Reproduce precisely the lines between the start of the data below and the line with "leg is at +Y.", both included.

**Provided data**
## BEGIN

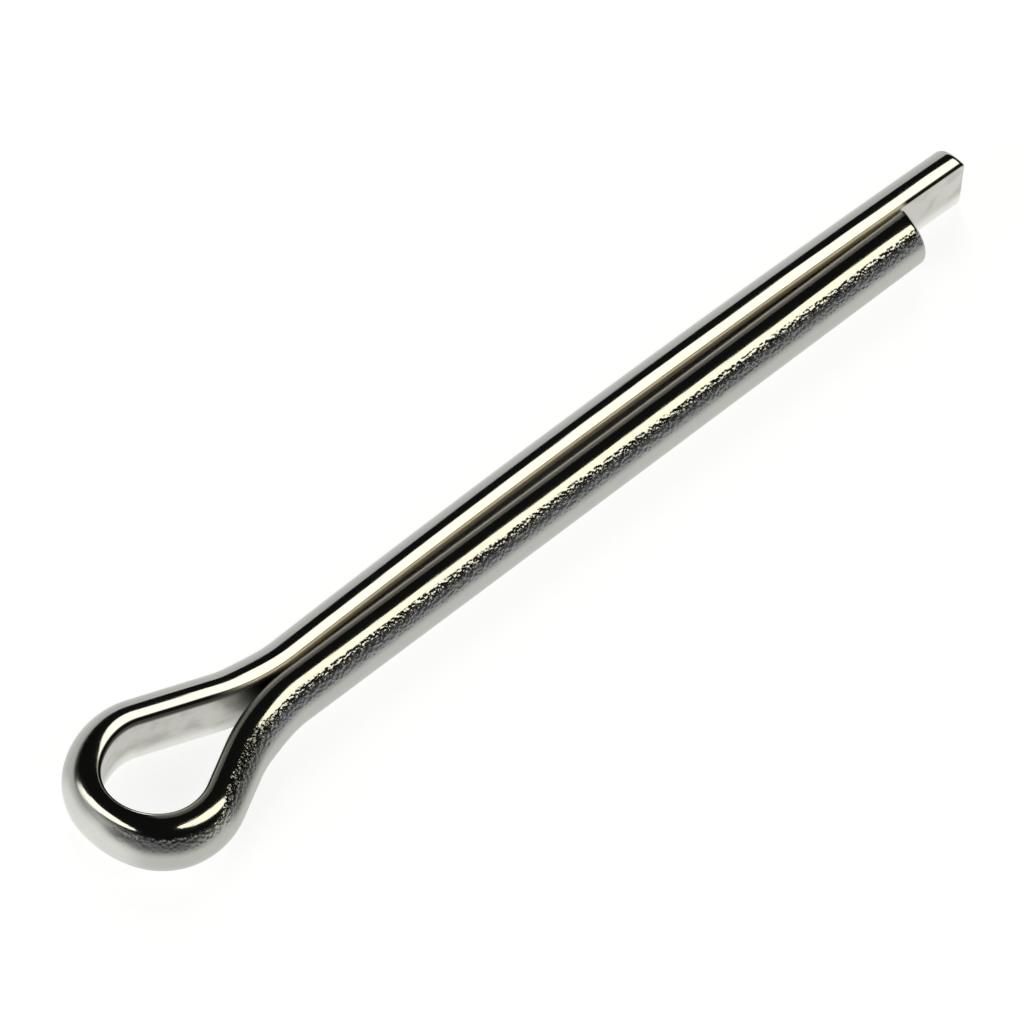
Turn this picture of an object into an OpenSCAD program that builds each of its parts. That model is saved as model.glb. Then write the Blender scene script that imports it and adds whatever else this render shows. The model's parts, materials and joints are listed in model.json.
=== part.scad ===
// Cotter pin with a drop-shaped eye, one long leg and square-cut ends.
//
// It is one length of half-round wire, which runs from the end of the short leg, round the
// eye, to the end of the long leg. The wire's flat face is on the inside all the way, so the
// two legs lie flat to flat and make a round shank between them.
//
// Millimetres. X is the shank's axis and points from the eye towards the ends of the legs.
// X = 0 is where both legs are straight. Z is the eye's axis, and the long leg is at +Y.

/* [Wire] */
// Radius of the half-round wire, which is the radius of the shank too
wire_r = 1.8; // [0.8:0.05:3]
// Rounding of the two edges of the wire's flat face
edge_r = 0.25; // [0.1:0.05:0.35]
// How far the wire's skin draws in where the wire is bent
bend_draw = 0.01; // [0.005:0.005:0.02]
// Bevel that shearing leaves round the outside of each end
end_bevel = 0.2; // [0.05:0.05:0.5]

/* [Legs] */
// Length of the straight shank, to the end of the short leg
shank_len = 35.5; // [10:0.5:120]
// How far the long leg runs past the short one
prong_extra = 3.6; // [0:0.1:10]
// Gap between the flat faces of the two legs
leg_gap = 0.05; // [0.02:0.01:0.5]

/* [Eye] */
// Inside radius of the eye, to the wire's flat face
eye_r = 2.3; // [1.6:0.05:5]
// Radius of the bend where a leg turns out of the shank, to its flat face
neck_r = 9.2; // [4:0.2:14]
// Angle between the shank and the short leg's side of the eye
short_flare = 28.3; // [18:0.1:32]
// Angle between the shank and the long leg's side of the eye
long_flare = 20.5; // [18:0.1:32]
// How far the eye stands off the shank's axis, towards the short leg
eye_shift = 0.13; // [0:0.01:0.2]

/* [Hidden] */

$fn = 96;
steel = [0.74, 0.74, 0.71];

// Straight lengths of wire reach this far into the bends at their ends.
lap = 0.05;
// The arc of an edge is this much larger than edge_r, so that it crosses the faces it joins.
edge_oversize = 1.01;

// Length of the straight side between the eye's bend and a leg's neck. The side leaves the
// eye at the angle flare, and the neck has to bring it down to its face of the gap.
// offset is how far the eye's centre lies to this leg's side of the shank's axis.
function side_len(flare, offset) =
    (offset + eye_r*cos(flare) - neck_r*(1 - cos(flare)) - leg_gap/2) / sin(flare);
short_side = side_len(short_flare, eye_shift);
long_side = side_len(long_flare, -eye_shift);

// Distance along X from the eye's centre to the start of a straight leg
function reach(flare, side) = (eye_r + neck_r)*sin(flare) + side*cos(flare);
short_reach = reach(short_flare, short_side);
long_reach = reach(long_flare, long_side);

// X = 0 is at the leg that becomes straight last, and the other leg starts before it.
eye_to_origin = max(short_reach, long_reach);
short_leg = shank_len + eye_to_origin - short_reach;
long_leg = shank_len + prong_extra + eye_to_origin - long_reach;

// Section of the wire: a half round with its flat face on the Y axis and its round side
// towards +X, its two edges rounded, and its whole outline drawn in by inset.
module half_round(inset = 0) {
    r = wire_r - inset;
    edge_x = inset + edge_r;
    edge_y = sqrt(pow(r - edge_r, 2) - pow(edge_x, 2));
    intersection() {
        circle(r);
        translate([inset, -r]) square([r, 2*r]);
        union() {
            translate([edge_x, -r]) square([r, 2*r]);
            translate([0, -edge_y]) square([r, 2*edge_y]);
            for (side = [-1, 1])
                translate([edge_x, side*edge_y]) circle(edge_r*edge_oversize);
        }
    }
}

// The next four modules lay the wire length by length. Each starts at the origin, runs
// along +X with the round side towards +Y, and moves its children to where it ends.

module straight(length) {
    rotate([90, 0, 90]) translate([0, 0, -lap]) linear_extrude(length + 2*lap) half_round();
    translate([length, 0, 0]) children();
}

// Turns left by angle, with the round side on the inside of the bend.
module neck_bend(angle) {
    translate([0, neck_r, 0]) {
        rotate([0, 0, -90]) rotate_extrude(angle = angle)
            translate([neck_r, 0]) mirror([1, 0]) half_round(bend_draw);
        rotate([0, 0, angle]) translate([0, -neck_r, 0]) children();
    }
}

// Turns right by angle, with the flat face on the inside of the bend.
module eye_bend(angle) {
    translate([0, -eye_r, 0]) {
        rotate([0, 0, 90]) rotate_extrude(angle = -angle)
            translate([eye_r, 0]) half_round(bend_draw);
        rotate([0, 0, -angle]) translate([0, eye_r, 0]) children();
    }
}

// A leg, straight to its sheared end. The cone takes the bevel off its round side.
module leg(length) {
    run = length + lap;
    rotate([90, 0, 90]) translate([0, 0, -lap]) intersection() {
        linear_extrude(run) half_round();
        cylinder(h = run, r1 = wire_r - end_bevel + run, r2 = wire_r - end_bevel);
    }
}

module cotter_pin() {
    color(steel) translate([shank_len - short_leg, -leg_gap/2, 0]) rotate([0, 0, 180]) {
        mirror([1, 0, 0]) leg(short_leg);
        neck_bend(short_flare)
            straight(short_side)
            eye_bend(180 + short_flare + long_flare)
            straight(long_side)
            neck_bend(long_flare)
            leg(long_leg);
    }
}

cotter_pin();
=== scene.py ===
import json
import math

import bpy
from mathutils import Matrix, Quaternion, Vector


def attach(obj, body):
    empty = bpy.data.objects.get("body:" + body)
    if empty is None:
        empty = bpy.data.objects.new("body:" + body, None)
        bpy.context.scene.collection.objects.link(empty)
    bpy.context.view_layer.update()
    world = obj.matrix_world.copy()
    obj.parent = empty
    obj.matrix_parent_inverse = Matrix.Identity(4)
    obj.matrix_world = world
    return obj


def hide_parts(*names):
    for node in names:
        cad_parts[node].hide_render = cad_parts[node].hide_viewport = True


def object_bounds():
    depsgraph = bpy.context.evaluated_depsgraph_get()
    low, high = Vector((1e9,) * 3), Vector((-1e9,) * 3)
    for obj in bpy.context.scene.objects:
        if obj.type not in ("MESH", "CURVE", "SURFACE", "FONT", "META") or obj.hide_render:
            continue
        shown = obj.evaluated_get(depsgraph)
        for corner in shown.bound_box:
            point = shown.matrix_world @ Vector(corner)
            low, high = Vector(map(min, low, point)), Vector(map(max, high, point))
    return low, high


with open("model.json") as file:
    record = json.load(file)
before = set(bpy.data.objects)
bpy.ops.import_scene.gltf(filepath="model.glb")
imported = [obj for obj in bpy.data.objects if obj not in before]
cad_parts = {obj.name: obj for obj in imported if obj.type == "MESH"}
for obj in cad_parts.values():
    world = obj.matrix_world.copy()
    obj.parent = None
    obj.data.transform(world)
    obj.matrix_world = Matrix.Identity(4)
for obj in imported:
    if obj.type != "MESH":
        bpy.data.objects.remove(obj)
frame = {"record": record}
# Box of the solids.
cad_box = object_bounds()

# The pin
# One length of half-round steel wire, bent round a mandrel with its flat face inside, so that
# it makes a drop-shaped eye and its two legs close flat to flat. The ends are sheared off
# square, and the whole pin is then bright zinc plated.

MM = 0.001

shank = next(m for m in frame["record"]["mounts"] if m["name"] == "shank")
wire_r = shank["dims"]["r_mm"] * MM
# Rounding of the two edges of the wire's flat face
edge_r = 0.15 * MM
# Shearing rounds each end over the last of its length, and draws its skin in.
end_run = 0.22 * MM
end_draw = 0.15 * MM
end_steps = 5

# Places of the two tips along the shank's axis
short_tip = 35.58 * MM
long_tip = 39.2 * MM
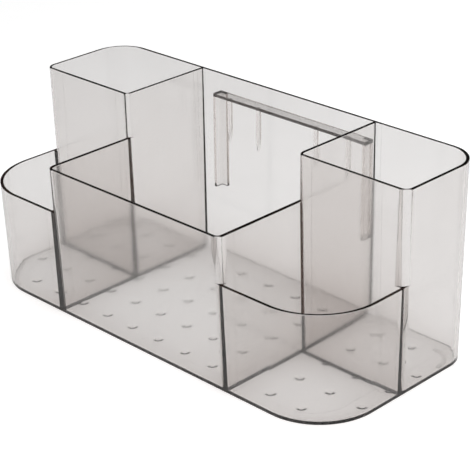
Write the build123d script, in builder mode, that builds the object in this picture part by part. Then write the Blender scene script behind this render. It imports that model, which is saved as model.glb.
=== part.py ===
from build123d import *
import os
from math import cos, hypot, radians, sin, tan

os.makedirs("parts", exist_ok=True)

# A clear plastic box for make-up: a wide centre bin, two tall towers behind and two low cups in front.
# +X runs to the right along the front, +Y from front to back, +Z up. The origin is under the middle.

# Driving dimensions, in millimetres
length = 260.0
depth = 114.0
tower_height = 108.6
bin_height = 83.8
cup_height = 59.1
wall = 1.8
floor_thickness = 1.2
bin_wall_line = 62.3
tower_wall_line = 0.2
front_corner_radius = 36.0
rear_corner_radius = 18.5
bin_corner_radius = 5.0
tower_inner_corner_radius = 4.3
tower_outer_corner_radius = 6.0
corner_radius_step = 3.0
floor_cove_radius = 0.6
base_edge_radius = 0.5
rim_edge_radius = 0.4
outer_draft = 1.2
inner_draft = 0.5

# Shallow round pads under the floor, on a square grid
pad_height = 0.3
pad_pitch = 20.0
pad_radius = 3.0
pad_flat_radius = 1.6
pad_clearance = 1.0

# Curved foot ribs under the four corners, each set in from the rounding of its corner
foot_rib_width = 2.2
front_foot_set_in = 5.0
front_foot_shift = 0.1
front_foot_sweep = 50.0
rear_foot_set_in = 7.3
rear_foot_back_shift = 3.9
rear_foot_sweep = 100.0

# Hanger on the outside of the back wall: it slides down over a flat plate
hanger_drop = 13.3
rail_length = 53.5
rail_inset = 8.3
rail_wall = 1.6
rail_slot = 4.4
rail_lip = 5.6
ledge_thickness = 1.8
grip_rib_from_middle = 21.0
grip_rib_from_rail = 11.2
grip_rib_width = 1.7
grip_rib_depth = 2.0
grip_rib_length = 23.7
grip_rib_point = 8.0

# Bonded seams between the separate pieces, as distances from the walls beside them
bond_gap = 0.05
bin_floor_inset = 7.3
front_corner_reach = 4.6
tower_corner_reach = 8.7
tower_front_reach = 4.9
side_seam_inset = 15.0
front_seam_inset = 10.8
back_seam_inset = 9.2
cup_floor_corner_radius = 21.0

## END

**Result below**
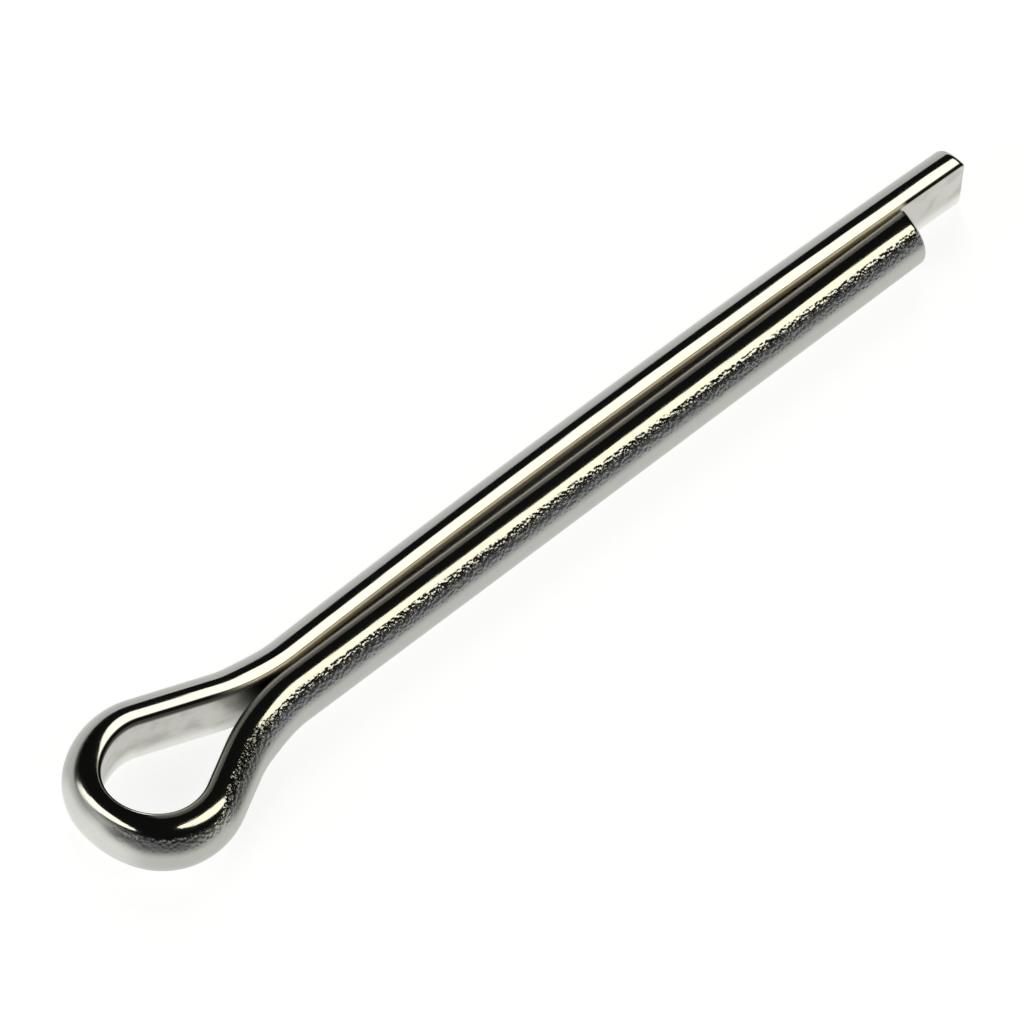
Turn this picture of an object into an OpenSCAD program that builds each of its parts. That model is saved as model.glb. Then write the Blender scene script that imports it and adds whatever else this render shows. The model's parts, materials and joints are listed in model.json.
=== part.scad ===
// Cotter pin with a drop-shaped eye, one long leg and square-cut ends.
//
// It is one length of half-round wire, which runs from the end of the short leg, round the
// eye, to the end of the long leg. The wire's flat face is on the inside all the way, so the
// two legs lie flat to flat and make a round shank between them.
//
// Millimetres. X is the shank's axis and points from the eye towards the ends of the legs.
// X = 0 is where both legs are straight. Z is the eye's axis, and the long leg is at +Y.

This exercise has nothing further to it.